Syntactically, the language had only two main tenses - the Present and
the Past. No progressive (or Continuous) tenses were used, they were
invented only in the Early Middle English period. Such complex tenses as
modern Future in the Past, Future Perfect Continuous did not exist either.
However, some analytic construction were in use, and first of all the
perfective constructions. The example Hie geweorc geworhten hæfdon 'they
have build a fortress' shows the exact Perfect tense, but at that time it
was not the tense really, just a participle construction showing that the
action has been done. Seldom you can also find such Past constructions,
which later became the Past Perfect Tense.
Verb syntax includes a number of suffices and prefixes which can be
met in Old English texts and especially in poetry:
1. -s- (from substantive or adjective stems) - mæ'rsian (to announce;
from mæ're - famous)
2. -læc- - néálæcan (to approach)
3. -ett- - bliccettan (to sparkle)
1. á- = out of, from - árísan (arise), áwakan (awake), áberan (sustain)
2. be- = over, around, by - begán (go around), beþencan (think over),
3. for- = destruction or loss - fordón (destroy), forweorþan (perish)
4. mis- = negation or bad quality - mislícian (displease)
5. of- = reinfors - ofsléan (kill), oftéon (take away)
6. on- = change or separation - onbindan (unbind), onlúcan (unlock)
7. tó- = destruction - tóbrecan (break)
The Old English Auxiliary Words.
These traditionally include prepositions, conjunctions, different
interjections.
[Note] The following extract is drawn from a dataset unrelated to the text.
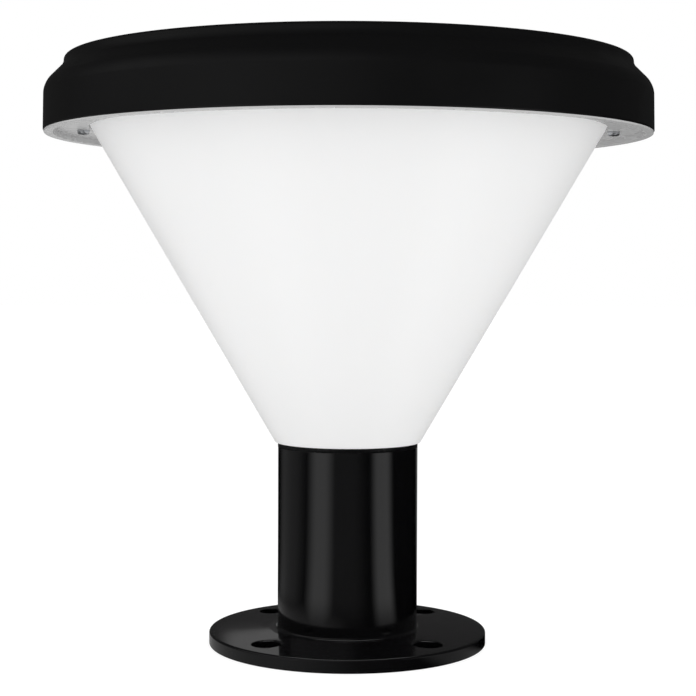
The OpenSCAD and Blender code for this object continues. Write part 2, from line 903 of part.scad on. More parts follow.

All Indo-European languages have this system of auxiliary
parts of speech, though there are languages which lack some of them.
Japanese, for example, has no prepositions, and the service function in the
sentence belongs to postpositive words which have cases, the same as nouns.
Korean does not use any conjunctions, replacing them by about 50 different
kinds of verbal adverbs. As for Chinese, it simply does not make any
distinction in the sentence between basic and auxiliary words.
Most of Old English prepositions are easily recognizable:
Primary: of (of, out of), æt (to), fram (from), tó (to), wiþ (against), in,
of, mid (with), on (on, at), be (by, near, to, because of, about), þurh
(through), under, ofer (over), æfter (after), bufan (above), út (out).
Secondary: beforan (before), bútan (without), benorþan (north of), etc.
æt means 'to' and wiþ means 'against'. In Germanic all prepositions divided
into those who used nouns in dative, accusative or genitive. But in the Old
English period this distinction begins to disappear, and only some of the
prepositions use dative (mid, bútan, sometimes on, in) or genitive (fram,
Conjunctions included the following:
Primary: and / ond (and) , ac (but), gif (if), or.
Secondary: ægþer ge... ge (both... and..., either ... or...), hwonne
(when), þa (when), þonne (when), þéáh (though), þætte (that), ær (before),
swá... swá... (so... as...).
And a few interjections: iá (yes), wá (woe!, wow!), hwæt (there! what!).